What to work on
Copy out the line that contains "if empty is", the line that contains "for node in", and every line between them, exactly, and nothing else.
Start Supplied data
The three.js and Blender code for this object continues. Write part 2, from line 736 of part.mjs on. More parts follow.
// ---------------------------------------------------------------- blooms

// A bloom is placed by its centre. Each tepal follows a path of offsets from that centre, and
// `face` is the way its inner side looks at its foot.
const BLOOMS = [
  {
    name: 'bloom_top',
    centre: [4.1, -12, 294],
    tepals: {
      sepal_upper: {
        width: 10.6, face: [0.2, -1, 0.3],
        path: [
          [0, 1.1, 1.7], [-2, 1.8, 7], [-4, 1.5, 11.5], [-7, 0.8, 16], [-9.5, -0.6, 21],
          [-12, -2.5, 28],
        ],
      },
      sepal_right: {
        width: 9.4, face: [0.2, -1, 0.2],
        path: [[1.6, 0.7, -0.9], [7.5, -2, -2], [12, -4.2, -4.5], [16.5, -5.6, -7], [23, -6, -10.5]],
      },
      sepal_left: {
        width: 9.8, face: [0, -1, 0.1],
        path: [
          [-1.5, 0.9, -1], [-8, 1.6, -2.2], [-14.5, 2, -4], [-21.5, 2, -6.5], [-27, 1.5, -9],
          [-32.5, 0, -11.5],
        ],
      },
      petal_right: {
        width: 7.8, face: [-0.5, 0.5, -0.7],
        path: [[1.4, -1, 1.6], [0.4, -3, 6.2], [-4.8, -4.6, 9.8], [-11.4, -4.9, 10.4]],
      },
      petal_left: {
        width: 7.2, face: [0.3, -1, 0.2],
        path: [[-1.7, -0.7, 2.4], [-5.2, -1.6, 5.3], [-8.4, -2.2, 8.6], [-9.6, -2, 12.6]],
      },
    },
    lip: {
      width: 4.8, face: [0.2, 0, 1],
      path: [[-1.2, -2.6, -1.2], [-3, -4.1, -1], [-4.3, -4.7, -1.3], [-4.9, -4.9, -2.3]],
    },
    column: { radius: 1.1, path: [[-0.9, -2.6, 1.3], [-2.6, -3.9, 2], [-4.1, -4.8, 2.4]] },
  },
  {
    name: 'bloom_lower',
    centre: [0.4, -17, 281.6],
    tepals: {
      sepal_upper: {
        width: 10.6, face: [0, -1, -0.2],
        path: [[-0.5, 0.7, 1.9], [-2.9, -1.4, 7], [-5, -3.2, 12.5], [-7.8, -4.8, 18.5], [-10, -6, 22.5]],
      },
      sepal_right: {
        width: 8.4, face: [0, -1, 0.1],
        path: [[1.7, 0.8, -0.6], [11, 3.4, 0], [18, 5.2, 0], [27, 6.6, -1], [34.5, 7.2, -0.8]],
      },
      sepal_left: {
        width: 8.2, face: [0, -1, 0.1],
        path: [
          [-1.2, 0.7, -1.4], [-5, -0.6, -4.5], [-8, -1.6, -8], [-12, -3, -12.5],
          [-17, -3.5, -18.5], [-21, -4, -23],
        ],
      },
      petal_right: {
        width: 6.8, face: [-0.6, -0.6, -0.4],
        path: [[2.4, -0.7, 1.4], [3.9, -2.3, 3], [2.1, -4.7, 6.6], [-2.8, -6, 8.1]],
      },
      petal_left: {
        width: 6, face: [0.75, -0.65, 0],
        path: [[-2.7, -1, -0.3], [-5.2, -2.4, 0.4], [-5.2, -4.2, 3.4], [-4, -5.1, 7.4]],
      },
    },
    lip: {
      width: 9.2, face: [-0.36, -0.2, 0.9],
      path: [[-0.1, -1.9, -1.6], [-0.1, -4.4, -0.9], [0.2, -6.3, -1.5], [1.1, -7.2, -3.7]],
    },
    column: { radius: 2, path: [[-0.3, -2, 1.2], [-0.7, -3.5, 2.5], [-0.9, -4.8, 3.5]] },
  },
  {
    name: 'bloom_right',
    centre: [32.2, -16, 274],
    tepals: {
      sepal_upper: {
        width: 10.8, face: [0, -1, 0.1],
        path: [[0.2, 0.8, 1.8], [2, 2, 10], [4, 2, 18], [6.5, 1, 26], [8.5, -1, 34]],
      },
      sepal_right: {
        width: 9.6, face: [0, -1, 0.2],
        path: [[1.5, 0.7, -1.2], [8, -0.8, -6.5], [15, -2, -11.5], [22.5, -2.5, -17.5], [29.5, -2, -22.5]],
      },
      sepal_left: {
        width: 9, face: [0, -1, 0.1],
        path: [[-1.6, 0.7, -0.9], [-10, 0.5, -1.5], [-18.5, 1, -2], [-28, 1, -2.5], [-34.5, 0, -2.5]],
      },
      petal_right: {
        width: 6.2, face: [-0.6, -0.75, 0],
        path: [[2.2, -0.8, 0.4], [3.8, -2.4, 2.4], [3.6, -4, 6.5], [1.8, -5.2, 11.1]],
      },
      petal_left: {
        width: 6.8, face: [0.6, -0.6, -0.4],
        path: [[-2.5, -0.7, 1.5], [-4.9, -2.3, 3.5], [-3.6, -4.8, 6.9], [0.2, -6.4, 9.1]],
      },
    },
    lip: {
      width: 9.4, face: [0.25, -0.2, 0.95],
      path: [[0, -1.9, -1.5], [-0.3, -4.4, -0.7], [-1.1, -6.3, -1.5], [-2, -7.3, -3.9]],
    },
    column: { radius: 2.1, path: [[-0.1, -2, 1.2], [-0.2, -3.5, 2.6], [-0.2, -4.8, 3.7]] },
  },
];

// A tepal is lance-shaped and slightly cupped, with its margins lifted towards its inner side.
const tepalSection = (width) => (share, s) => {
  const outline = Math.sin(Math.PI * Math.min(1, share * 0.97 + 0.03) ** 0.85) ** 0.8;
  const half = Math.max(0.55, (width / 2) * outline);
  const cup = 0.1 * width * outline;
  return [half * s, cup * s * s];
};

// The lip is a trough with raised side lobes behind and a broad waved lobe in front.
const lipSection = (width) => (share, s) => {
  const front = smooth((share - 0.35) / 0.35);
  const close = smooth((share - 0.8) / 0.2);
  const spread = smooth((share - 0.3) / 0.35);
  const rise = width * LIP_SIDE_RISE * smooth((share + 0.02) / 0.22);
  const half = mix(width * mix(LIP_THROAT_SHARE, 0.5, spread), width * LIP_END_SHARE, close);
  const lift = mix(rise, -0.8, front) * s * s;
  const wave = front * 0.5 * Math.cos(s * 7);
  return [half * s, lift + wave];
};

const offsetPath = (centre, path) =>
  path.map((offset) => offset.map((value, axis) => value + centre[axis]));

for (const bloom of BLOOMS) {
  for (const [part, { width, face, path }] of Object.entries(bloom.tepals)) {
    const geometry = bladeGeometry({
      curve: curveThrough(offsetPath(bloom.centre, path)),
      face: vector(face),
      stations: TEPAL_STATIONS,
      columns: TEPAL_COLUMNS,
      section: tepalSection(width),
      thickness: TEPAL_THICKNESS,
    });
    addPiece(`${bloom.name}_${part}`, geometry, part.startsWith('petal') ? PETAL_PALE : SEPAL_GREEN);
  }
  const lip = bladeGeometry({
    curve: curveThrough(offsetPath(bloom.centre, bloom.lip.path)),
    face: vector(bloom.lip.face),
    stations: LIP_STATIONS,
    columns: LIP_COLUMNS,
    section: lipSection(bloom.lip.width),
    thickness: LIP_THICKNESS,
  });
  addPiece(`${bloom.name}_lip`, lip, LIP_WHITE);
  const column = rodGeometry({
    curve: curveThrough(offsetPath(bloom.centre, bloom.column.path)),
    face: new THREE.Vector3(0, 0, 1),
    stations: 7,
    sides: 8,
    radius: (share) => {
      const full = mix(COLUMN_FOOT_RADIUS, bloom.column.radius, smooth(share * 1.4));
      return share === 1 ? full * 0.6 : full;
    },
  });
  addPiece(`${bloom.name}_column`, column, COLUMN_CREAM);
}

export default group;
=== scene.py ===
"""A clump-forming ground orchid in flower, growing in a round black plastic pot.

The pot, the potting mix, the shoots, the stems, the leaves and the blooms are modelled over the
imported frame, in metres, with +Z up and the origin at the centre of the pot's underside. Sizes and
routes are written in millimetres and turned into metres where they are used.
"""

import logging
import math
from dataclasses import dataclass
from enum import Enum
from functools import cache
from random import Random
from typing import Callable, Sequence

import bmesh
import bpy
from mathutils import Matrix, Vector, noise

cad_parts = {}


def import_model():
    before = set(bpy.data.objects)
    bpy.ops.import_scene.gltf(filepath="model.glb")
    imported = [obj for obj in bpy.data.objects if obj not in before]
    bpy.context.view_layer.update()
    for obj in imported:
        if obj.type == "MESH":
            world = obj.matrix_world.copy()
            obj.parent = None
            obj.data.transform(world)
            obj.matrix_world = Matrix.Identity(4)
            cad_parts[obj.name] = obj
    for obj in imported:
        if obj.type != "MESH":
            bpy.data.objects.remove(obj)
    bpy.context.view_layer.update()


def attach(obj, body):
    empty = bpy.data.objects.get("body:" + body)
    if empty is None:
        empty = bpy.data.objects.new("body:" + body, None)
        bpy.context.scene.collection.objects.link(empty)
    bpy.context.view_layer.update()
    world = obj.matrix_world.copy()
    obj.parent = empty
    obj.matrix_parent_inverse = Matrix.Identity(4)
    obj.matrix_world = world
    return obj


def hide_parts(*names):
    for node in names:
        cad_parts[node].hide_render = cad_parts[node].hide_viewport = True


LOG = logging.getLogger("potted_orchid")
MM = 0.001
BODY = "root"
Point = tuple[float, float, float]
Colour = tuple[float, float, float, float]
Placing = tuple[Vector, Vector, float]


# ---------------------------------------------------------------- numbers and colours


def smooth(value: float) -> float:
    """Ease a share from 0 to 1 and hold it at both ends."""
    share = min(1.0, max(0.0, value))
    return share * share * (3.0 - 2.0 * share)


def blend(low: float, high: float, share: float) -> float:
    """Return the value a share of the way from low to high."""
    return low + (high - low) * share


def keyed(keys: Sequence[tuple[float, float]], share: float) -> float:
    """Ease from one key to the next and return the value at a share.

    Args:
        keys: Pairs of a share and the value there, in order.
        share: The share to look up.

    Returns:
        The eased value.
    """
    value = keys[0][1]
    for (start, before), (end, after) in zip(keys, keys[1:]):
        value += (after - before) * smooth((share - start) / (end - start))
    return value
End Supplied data
Finished task
    if empty is None:
        empty = bpy.data.objects.new("body:" + body, None)
        bpy.context.scene.collection.objects.link(empty)
    bpy.context.view_layer.update()
    world = obj.matrix_world.copy()
    obj.parent = empty
    obj.matrix_parent_inverse = Matrix.Identity(4)
    obj.matrix_world = world
    return obj


def hide_parts(*names):
    for node in names:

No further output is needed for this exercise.